После казни декабристов Николай короновался в Москве на царство. В церквах служили очистительный молебен в благодарность за победу над мятежниками.

В толпе, заполнившей Кремль, находился четырнадцатилетний мальчик. Его детское сердце гулко колотилось от любви к погибшим и от ненависти к царю. Сжав кулаки, со слезами на глазах клялся он посвятить свою жизнь борьбе с царем, с его троном, оскверненным кровавой молитвой, с его пушками, расстрелявшими декабристов.

Мальчика звали Александр Герцен.

Он выполнил свою клятву. На обложке альманаха, который Герцен стал издавать в Лондоне в первой вольной русской типографии, были впервые напечатаны портреты пяти казненных — Пестеля, Рылеева, Каховского, Муравьева-Апостола и Бестужева-Рюмина. И назывался альманах так же, как называли свой альманах Рылеев и Александр Бестужев: «Полярная звезда».

Владимир Ильич Ленин писал: «…их дело не пропало. Декабристы разбудили Герцена. Герцен развернул революционную агитацию».

В Сибири до сих пор с благоговением и благодарностью произносят имена декабристов. Не случайно декабрист М. С. Лунин говорил: «Настоящее житейское поприще наше началось со вступлением нашим в Сибирь, где мы призваны словом и примером служить делу, которому мы себя посвятили».

Поселившись в Сибири, декабристы учили крестьян грамоте, лечили детей, помогали нуждающимся. В ссылке писали они статьи и воспоминания, осмысливая историю декабристского движения, стараясь предостеречь будущие поколения от тех ошибок, которые совершили они. До конца жизни думали они о будущем родины.

Не многим суждено было дожить до амнистии и вернуться домой. Амнистия вышла лишь после смерти Николая I, через тридцать лет. Много могил разбросано по суровой сибирской земле. В них покоятся декабристы и их жены, верные русские женщины, разделившие участь своих мужей. Но имена их живы. Рассказы о декабристах бережно передаются из поколения в поколение.

…Долго стояла я возле дома Сергея Волконского. Незнакомый человек, заинтересовавшись, почему я так долго не ухожу, подошел ко мне. Мы разговорились.

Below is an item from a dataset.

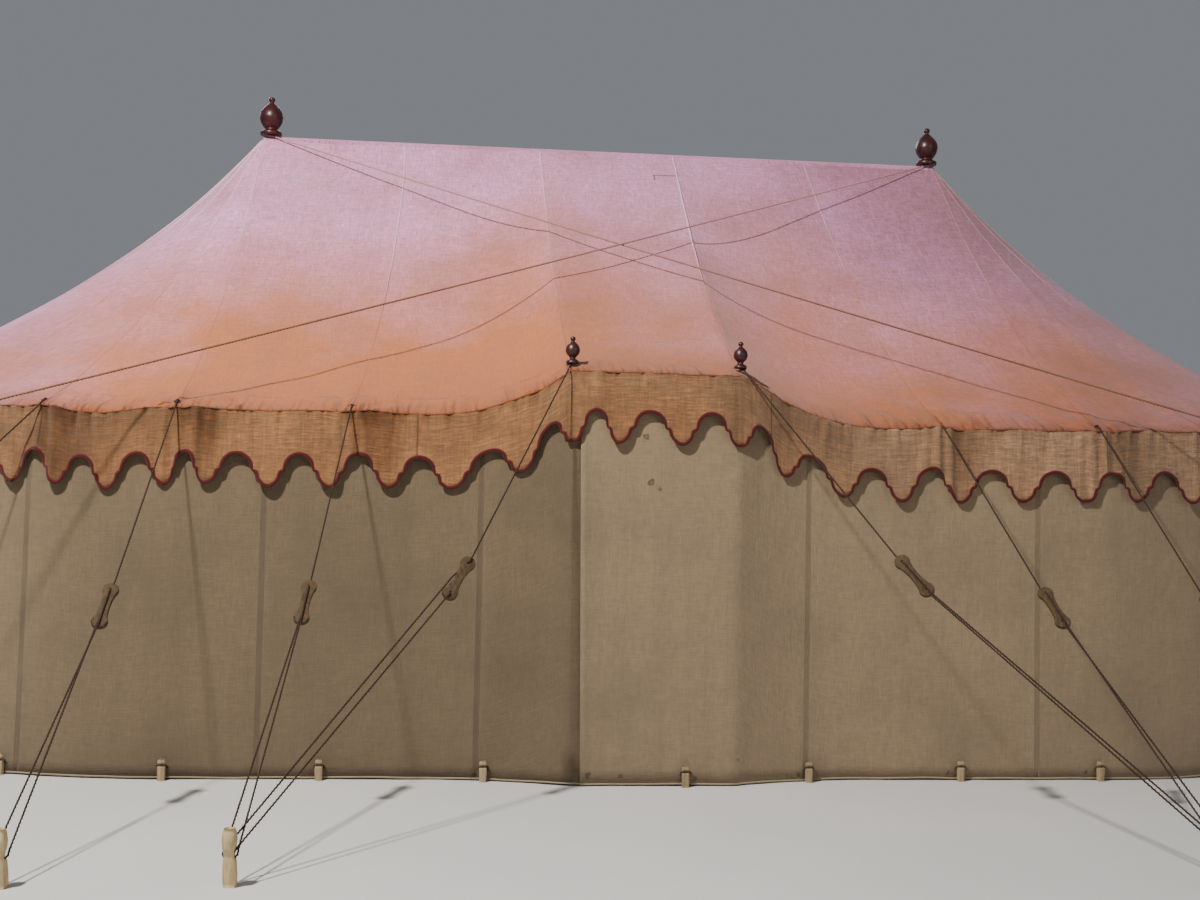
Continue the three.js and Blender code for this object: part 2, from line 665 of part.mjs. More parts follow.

— Кто только не бывал в этом доме, открытом и гостеприимном, — рассказывал незнакомец. — Здесь велись страстные споры об искусстве, философии и, конечно, политике… Здесь можно было прочесть заветные книжки герценовской «Полярной звезды», полученные из Лондона. Здесь не кичились дворянским происхождением. Иркутская знать бывала шокирована, когда, проходя по воскресеньям от обедни мимо базара, видела, как князь Волконский, примостившись на облучке мужицкой телеги, вел разговор с обступившими его крестьянами. И завтракал тут же вместе с ними краюхой серого пшеничного хлеба.

А вечерами, когда скрипел под ногами сухой сибирский снег и низкие мохнатые звезды висели над городом, лился из окон этого дома неяркий свет свечей, доносилась шелестящая музыка клавесина, звучали стихи.

…Он совсем не стар, этот человек, что подошел ко мне в переулке Волконского, а рассказывает так, словно бывал здесь сто лет назад.

Слушая его накатистый сибирский говор, я представляла ту страшную последнюю ночь, когда в казематах Петропавловской крепости Сергей Муравьев-Апостол утешал Михаила Павловича Бестужева-Рюмина. Он говорил о справедливом приговоре потомства. Не эта ли благодарная память и есть справедливый приговор?

В Ленинграде, на острове Голодай, где были зарыты тела повешенных декабристов, через сто лет после казни — в июле 1926 года — был установлен памятник. Золотом на красном граните высечены их имена.

Огромные тополя с светло-серой корой несут вечный почетный караул возле гранитного обелиска. А вокруг высятся кварталы новых светлых домов, в сквере играют дети…

Пленительные образы! Едва ли В истории какой-нибудь страны Вы что-нибудь прекраснее встречали, Их имена забыться не должны…

Так писал поэт Некрасов. Желание его сбылось.